[Entries with model source code]
※
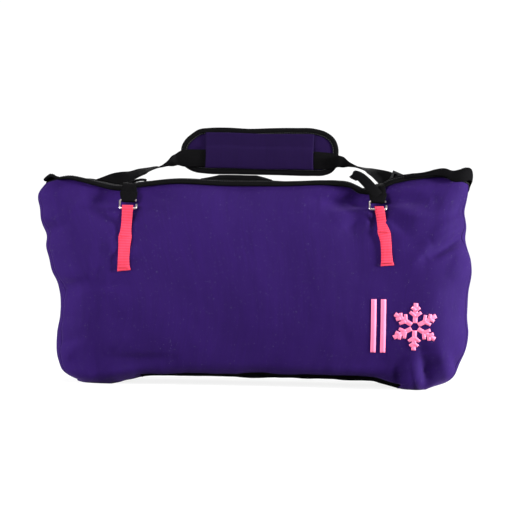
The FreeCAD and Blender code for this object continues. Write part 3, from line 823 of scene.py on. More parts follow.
def make_shell():
    """Front, back, end and base panels, split from one slack closed shell.  Gives back the
    line of the mouth and the shell as a tree that rays can be cast at."""
    vertices, faces, panels, rows, count = shell_grid()
    normals = vertex_normals(vertices, faces)
    if normals[len(vertices) // 3] @ (vertices[len(vertices) // 3] - vertices.mean(0)) < 0:
        faces = [tuple(reversed(face)) for face in faces]
        normals = -normals
    seam = shared(faces, panels, len(vertices))
    mouth = np.zeros(len(vertices), bool)
    mouth[(rows - 1) * count:rows * count] = True
    push = slackness(vertices)
    push[mouth] *= 0.25
    vertices = vertices + normals * push[:, None]
    vertices[:, 2] = np.maximum(vertices[:, 2], LOWEST)
    held = np.where(mouth, 1.0, np.where(seam, 0.75, 0.0))
    held[vertices[:, 2] < 8] = 1.0
    moved = slack_cloth(vertices, faces, held)
    moved[:, 2] = np.maximum(moved[:, 2], LOWEST)
    vertices = np.where(mouth[:, None], vertices, moved)

    # The cloth map, measured round the bag from two places so that neither panel has the jump.
    top = vertices[(rows - 1) * count:rows * count]
    reach = np.linalg.norm(np.roll(top, -1, axis=0) - top, axis=1)
    round_front = np.concatenate([[0], np.cumsum(reach)[:-1]])
    round_back = round_front.copy()
    round_front[count // 2:] -= reach.sum()
    uv = {}
    for name, around in (("from_front", round_front), ("from_back", round_back)):
        flat = vertices[:, :2].copy()
        for row in range(rows):
            flat[row * count:(row + 1) * count, 0] = around
            flat[row * count:(row + 1) * count, 1] = vertices[row * count:(row + 1) * count, 2]
        uv[name] = flat
    vertices, faces, panels, uv = finer(vertices, faces, panels, uv)

    normals = vertex_normals(vertices, faces)
    folded = creases(vertices, normals) * np.clip(0.4 + vertices[:, 2] / 25, 0, 1)
    rising = through(MOUTH_EDGE, vertices[:, 0]) - vertices[:, 2]
    vertices = vertices + normals * (folded * ease(2, 20, rising))[:, None]
    seam = shared(faces, panels, len(vertices))
    vertices[seam] -= normals[seam] * 0.7
    vertices[:, 2] = np.maximum(vertices[:, 2], LOWEST)

    for panel in sorted(set(panels)):
        own = [face for face, name in zip(faces, panels) if name == panel]
        used = sorted({corner for face in own for corner in face})
        number = {corner: k for k, corner in enumerate(used)}
        shown = M["black"] if panel == "base_panel" else M["purple"]
        flat = uv["from_front" if panel == "front_panel" else "from_back"][used]
        piece = mesh_object(panel + "_cloth", vertices[used],
                            [tuple(number[c] for c in face) for face in own], shown,
                            "bag", flat)
        thicken(piece, CLOTH, -1)
        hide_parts(panel)
    tree = BVHTree.FromPolygons([tuple(v) for v in vertices], faces)
    return mouth_line(vertices, faces), tree


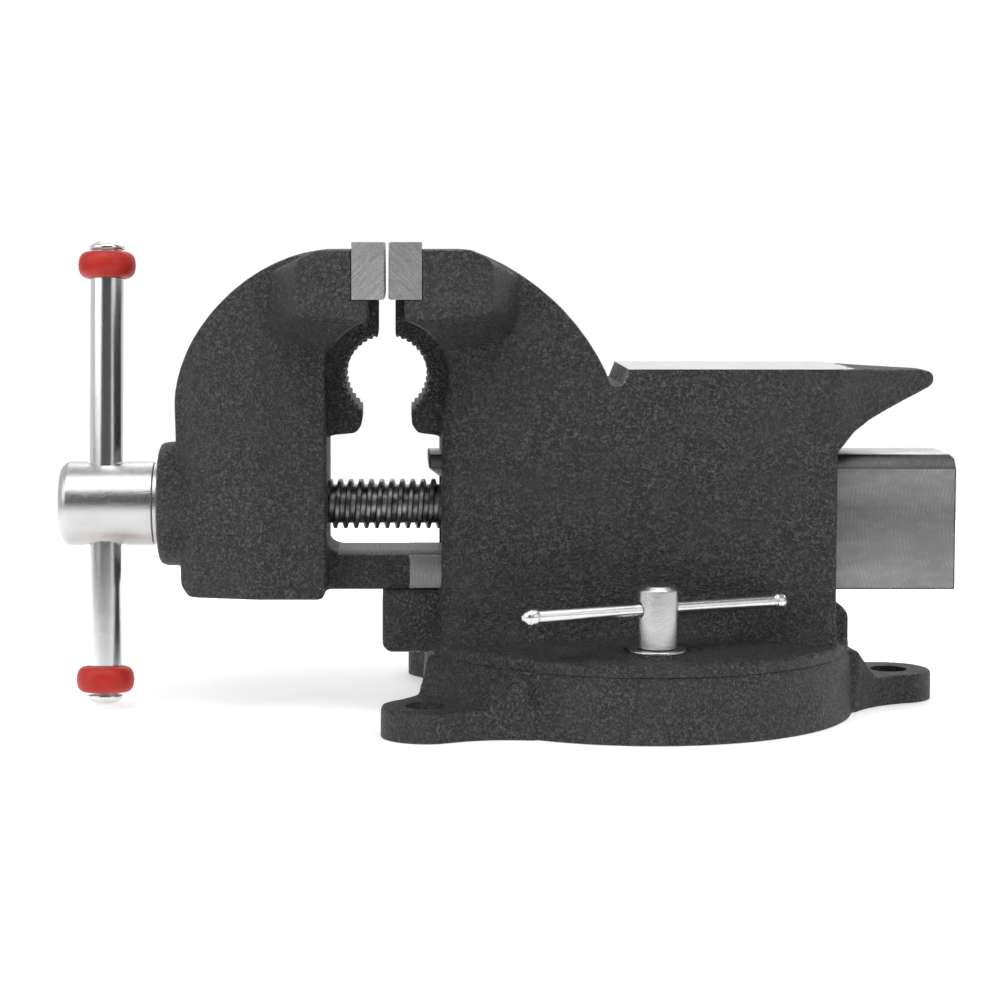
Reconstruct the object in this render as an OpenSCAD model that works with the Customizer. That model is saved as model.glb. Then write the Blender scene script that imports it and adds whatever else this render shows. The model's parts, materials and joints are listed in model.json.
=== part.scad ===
※
**DIRECTIVE:**
Your task is to return the full listing exactly as it was given.

**SOLVED EXERCISE:**
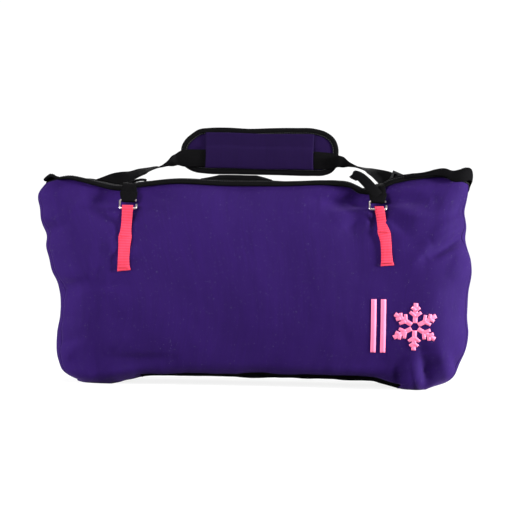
The FreeCAD and Blender code for this object continues. Write part 3, from line 823 of scene.py on. More parts follow.
def make_shell():
    """Front, back, end and base panels, split from one slack closed shell.  Gives back the
    line of the mouth and the shell as a tree that rays can be cast at."""
    vertices, faces, panels, rows, count = shell_grid()
    normals = vertex_normals(vertices, faces)
    if normals[len(vertices) // 3] @ (vertices[len(vertices) // 3] - vertices.mean(0)) < 0:
        faces = [tuple(reversed(face)) for face in faces]
        normals = -normals
    seam = shared(faces, panels, len(vertices))
    mouth = np.zeros(len(vertices), bool)
    mouth[(rows - 1) * count:rows * count] = True
    push = slackness(vertices)
    push[mouth] *= 0.25
    vertices = vertices + normals * push[:, None]
    vertices[:, 2] = np.maximum(vertices[:, 2], LOWEST)
    held = np.where(mouth, 1.0, np.where(seam, 0.75, 0.0))
    held[vertices[:, 2] < 8] = 1.0
    moved = slack_cloth(vertices, faces, held)
    moved[:, 2] = np.maximum(moved[:, 2], LOWEST)
    vertices = np.where(mouth[:, None], vertices, moved)

    # The cloth map, measured round the bag from two places so that neither panel has the jump.
    top = vertices[(rows - 1) * count:rows * count]
    reach = np.linalg.norm(np.roll(top, -1, axis=0) - top, axis=1)
    round_front = np.concatenate([[0], np.cumsum(reach)[:-1]])
    round_back = round_front.copy()
    round_front[count // 2:] -= reach.sum()
    uv = {}
    for name, around in (("from_front", round_front), ("from_back", round_back)):
        flat = vertices[:, :2].copy()
        for row in range(rows):
            flat[row * count:(row + 1) * count, 0] = around
            flat[row * count:(row + 1) * count, 1] = vertices[row * count:(row + 1) * count, 2]
        uv[name] = flat
    vertices, faces, panels, uv = finer(vertices, faces, panels, uv)

    normals = vertex_normals(vertices, faces)
    folded = creases(vertices, normals) * np.clip(0.4 + vertices[:, 2] / 25, 0, 1)
    rising = through(MOUTH_EDGE, vertices[:, 0]) - vertices[:, 2]
    vertices = vertices + normals * (folded * ease(2, 20, rising))[:, None]
    seam = shared(faces, panels, len(vertices))
    vertices[seam] -= normals[seam] * 0.7
    vertices[:, 2] = np.maximum(vertices[:, 2], LOWEST)

    for panel in sorted(set(panels)):
        own = [face for face, name in zip(faces, panels) if name == panel]
        used = sorted({corner for face in own for corner in face})
        number = {corner: k for k, corner in enumerate(used)}
        shown = M["black"] if panel == "base_panel" else M["purple"]
        flat = uv["from_front" if panel == "front_panel" else "from_back"][used]
        piece = mesh_object(panel + "_cloth", vertices[used],
                            [tuple(number[c] for c in face) for face in own], shown,
                            "bag", flat)
        thicken(piece, CLOTH, -1)
        hide_parts(panel)
    tree = BVHTree.FromPolygons([tuple(v) for v in vertices], faces)
    return mouth_line(vertices, faces), tree


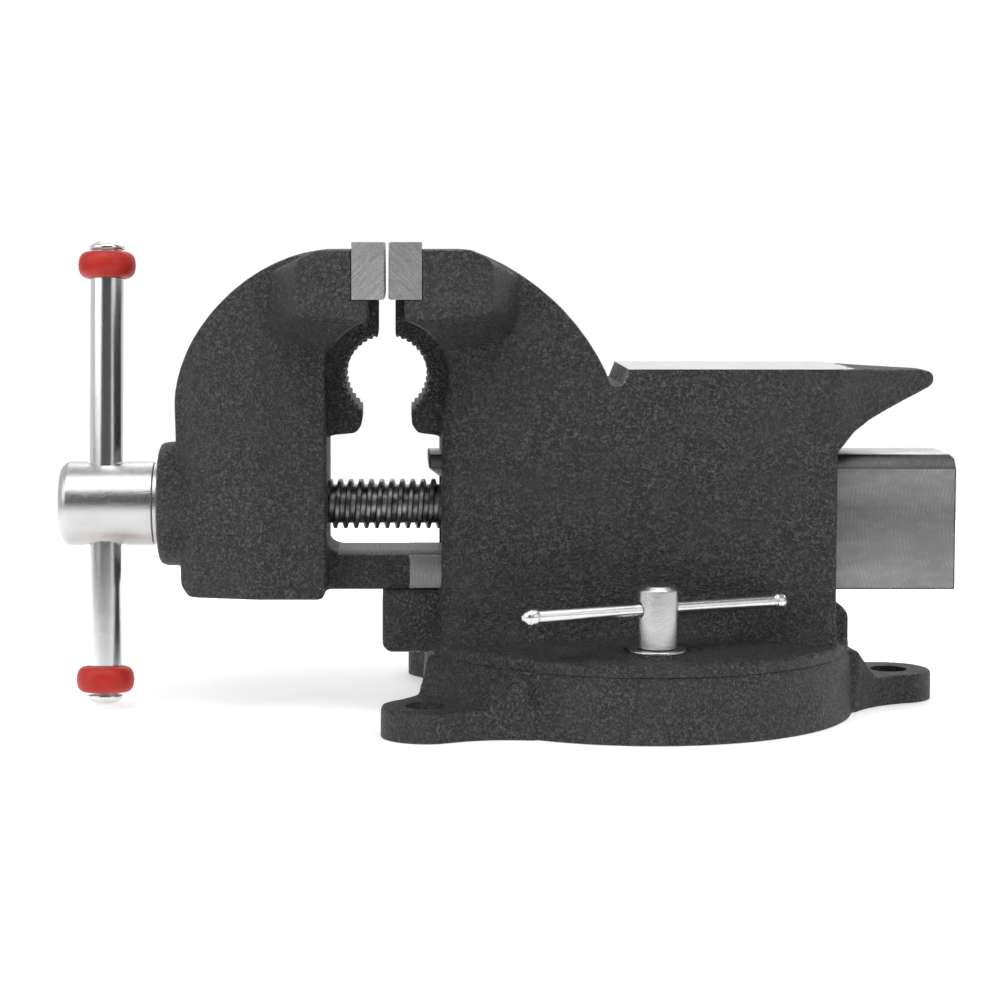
Reconstruct the object in this render as an OpenSCAD model that works with the Customizer. That model is saved as model.glb. Then write the Blender scene script that imports it and adds whatever else this render shows. The model's parts, materials and joints are listed in model.json.
=== part.scad ===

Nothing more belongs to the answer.